## Required work
Repeat word for word the opening stretch of the entries, from the first line through the line containing "return np.vstack(points), np.vstack(faces), layers".

## Given information

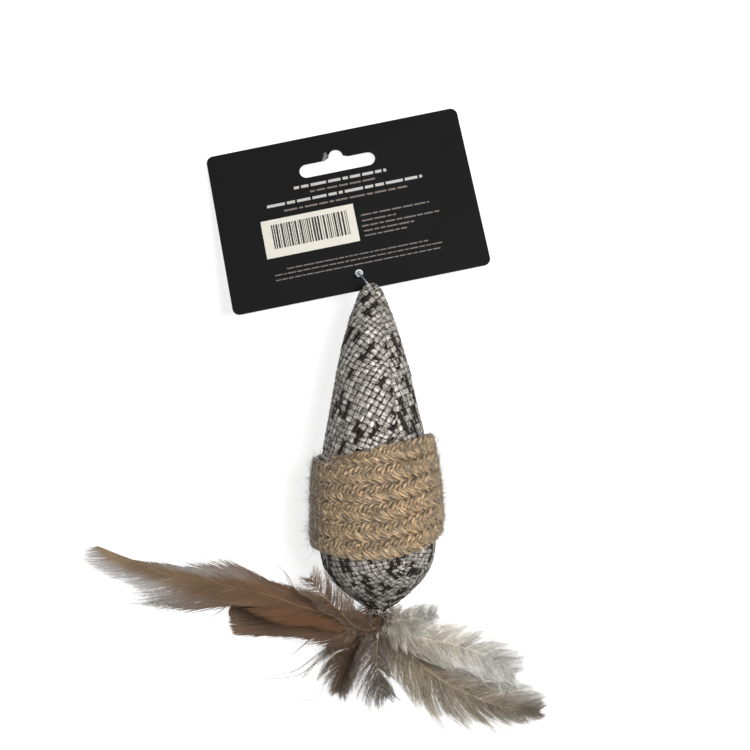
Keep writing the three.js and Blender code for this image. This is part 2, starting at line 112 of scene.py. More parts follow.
def stripFaces(strips, rows, columns):
    # The faces of many grids of one size that lie one after the other
    starts = np.arange(strips) * rows * columns
    return (gridFaces(rows, columns)[None] + starts[:, None, None]).reshape(-1, 4)


def joinMeshes(parts):
    # Several (points, faces, layers) as one
    points, faces, layers, start = [], [], {}, 0
    for part in parts:
        points.append(np.asarray(part[0]).reshape(-1, 3))
        faces.append(np.asarray(part[1]) + start)
        start += len(points[-1])
        for key, values in part[2].items():
            layers.setdefault(key, []).append(values)
    layers = {key: np.concatenate(values) for key, values in layers.items()}
    return np.vstack(points), np.vstack(faces), layers


def stacked(*values):
    # Sets of values, one for each axis, as one set of vectors
    return np.stack(np.broadcast_arrays(*values), axis=-1)


def unit(vectors):
    return vectors / np.maximum(np.linalg.norm(vectors, axis=-1, keepdims=True), 1e-12)


def smoothStep(t):
    t = np.clip(t, 0, 1)
    return t * t * (3 - 2 * t)


def lengthAlong(path):
    return np.concatenate([[0], np.cumsum(np.linalg.norm(np.diff(path, axis=0), axis=1))])


def pointsAt(path, length, places):
    # The points of a path at the given distances along it
    return np.stack([np.interp(places, length, path[:, k]) for k in range(3)], axis=-1)


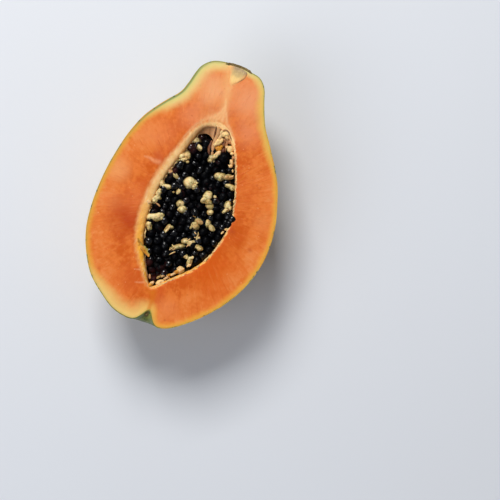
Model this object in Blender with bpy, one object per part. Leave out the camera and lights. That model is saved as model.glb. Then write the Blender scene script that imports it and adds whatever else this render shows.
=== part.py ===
"""Cut half of a papaya that lies on its back with the cut face up, its cavity full of seeds.

Lengths in the tables are millimetres in the fruit's own measure: s runs along the axis from the stem end
to the blossom end, r across it (right positive), z up from the cut face. The scene is in metres, with the
origin at the centre of the small flat spot underneath, +X right, +Y towards the stem end and +Z up.
"""

import math

import bmesh
import bpy
import numpy as np

MM = 0.001

# Section outlines of the two sides from the stem scar to the dimple at the blossom end, as (s, r)
LEFT_SIDE = [
    (-1.0, 0.0), (0.2, 8.8), (2.1, 15.5), (6.4, 20.3), (11.5, 22.6), (18.8, 24.5), (25.5, 27.1),
    (32.8, 33.2), (39.7, 38.4), (46.5, 42.6), (56.9, 46.7), (67.3, 49.4), (80.0, 51.7), (93.0, 52.8),
    (106.0, 52.7), (119.0, 50.9), (131.0, 46.4), (143.0, 38.9), (152.5, 27.6), (157.3, 19.5),
    (159.1, 11.0), (158.2, 6.4), (155.2, 3.4), (151.6, 1.2), (150.4, 0.0),
]
RIGHT_SIDE = [
    (-1.0, 0.0), (0.6, 7.6), (1.6, 12.6), (4.0, 16.0), (8.0, 18.7), (15.0, 21.1), (22.4, 24.0),
    (29.0, 27.2), (36.0, 32.0), (43.0, 36.6), (50.0, 41.1), (58.0, 45.2), (68.0, 48.7), (79.0, 51.7),
    (90.0, 52.9), (101.0, 52.5), (113.0, 49.8), (124.0, 45.1), (134.0, 38.8), (143.5, 30.6),
    (150.5, 23.0), (156.0, 15.6), (158.5, 9.2), (158.0, 5.6), (155.4, 3.2), (151.6, 1.0), (150.4, 0.0),
]
SIDE_STATIONS = 40
ROUND_STEPS = 48
RIDGES = 5
RIDGE_HEIGHT = 0.016
FLAT_DEPTH = 1.3

# Rim of the cavity in the cut face and the foot of its sloping lining, as (s, r) round the middle
CAVITY_MIDDLE = (86.0, 0.0)
CAVITY_RIM = [
    (34.3, 0.0), (36.6, 7.4), (42.0, 12.4), (50.0, 16.6), (58.0, 19.8), (67.0, 22.9), (76.0, 25.5),
    (84.0, 27.2), (92.0, 26.9), (100.0, 25.4), (110.0, 22.3), (120.0, 16.4), (130.5, 5.6),
    (138.4, -2.6), (137.0, -7.4), (130.0, -13.4), (120.0, -20.2), (110.0, -24.2), (100.0, -25.9),
    (90.0, -26.1), (80.0, -25.2), (70.0, -23.3), (60.0, -20.0), (50.0, -16.0), (41.5, -12.2),
    (36.0, -7.6),
]
CAVITY_FOOT = [
    (38.4, 0.0), (39.6, 6.2), (43.8, 11.4), (50.5, 15.6), (58.5, 19.0), (67.0, 22.1), (76.0, 24.8),
    (84.0, 26.5), (92.0, 26.1), (100.0, 24.6), (109.5, 21.4), (119.0, 15.4), (129.0, 5.2),
    (136.6, -2.8), (136.0, -6.2), (129.5, -10.0), (120.0, -14.8), (110.0, -18.4), (100.0, -19.9),
    (90.0, -20.2), (80.0, -19.4), (70.0, -17.2), (60.0, -13.8), (50.0, -10.6), (43.5, -8.4),
    (39.6, -5.4),
]
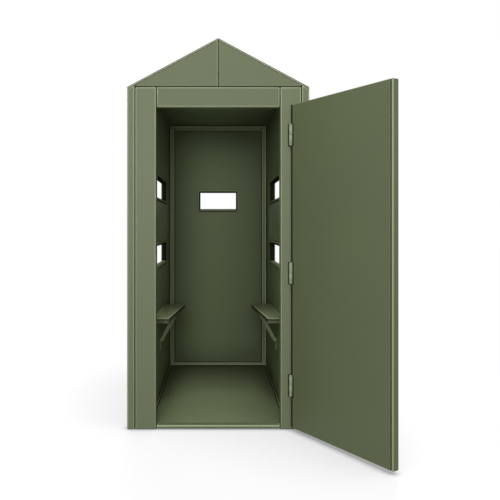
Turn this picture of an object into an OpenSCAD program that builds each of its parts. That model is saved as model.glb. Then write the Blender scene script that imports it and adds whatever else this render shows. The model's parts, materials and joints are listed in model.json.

## Answer to the exercise
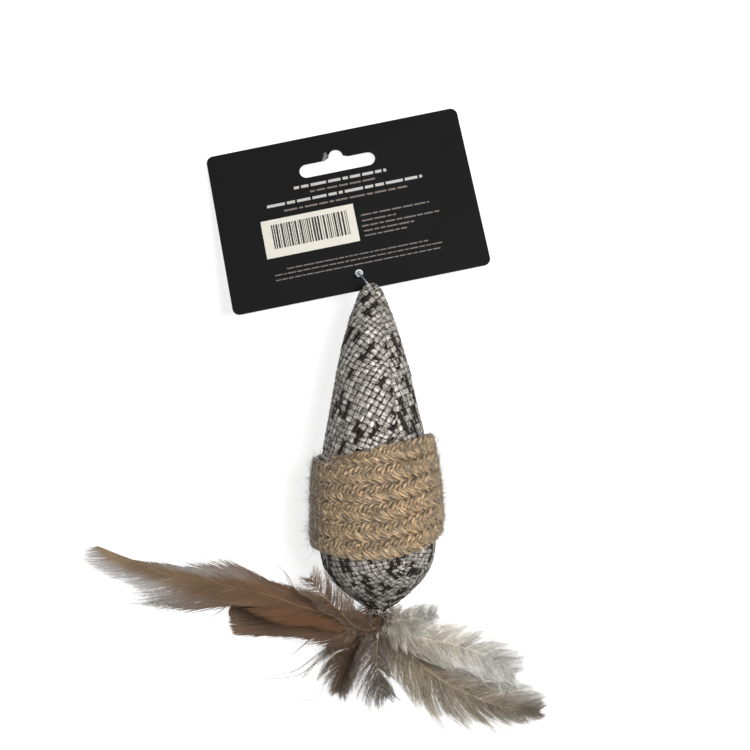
Keep writing the three.js and Blender code for this image. This is part 2, starting at line 112 of scene.py. More parts follow.
def stripFaces(strips, rows, columns):
    # The faces of many grids of one size that lie one after the other
    starts = np.arange(strips) * rows * columns
    return (gridFaces(rows, columns)[None] + starts[:, None, None]).reshape(-1, 4)


def joinMeshes(parts):
    # Several (points, faces, layers) as one
    points, faces, layers, start = [], [], {}, 0
    for part in parts:
        points.append(np.asarray(part[0]).reshape(-1, 3))
        faces.append(np.asarray(part[1]) + start)
        start += len(points[-1])
        for key, values in part[2].items():
            layers.setdefault(key, []).append(values)
    layers = {key: np.concatenate(values) for key, values in layers.items()}
    return np.vstack(points), np.vstack(faces), layers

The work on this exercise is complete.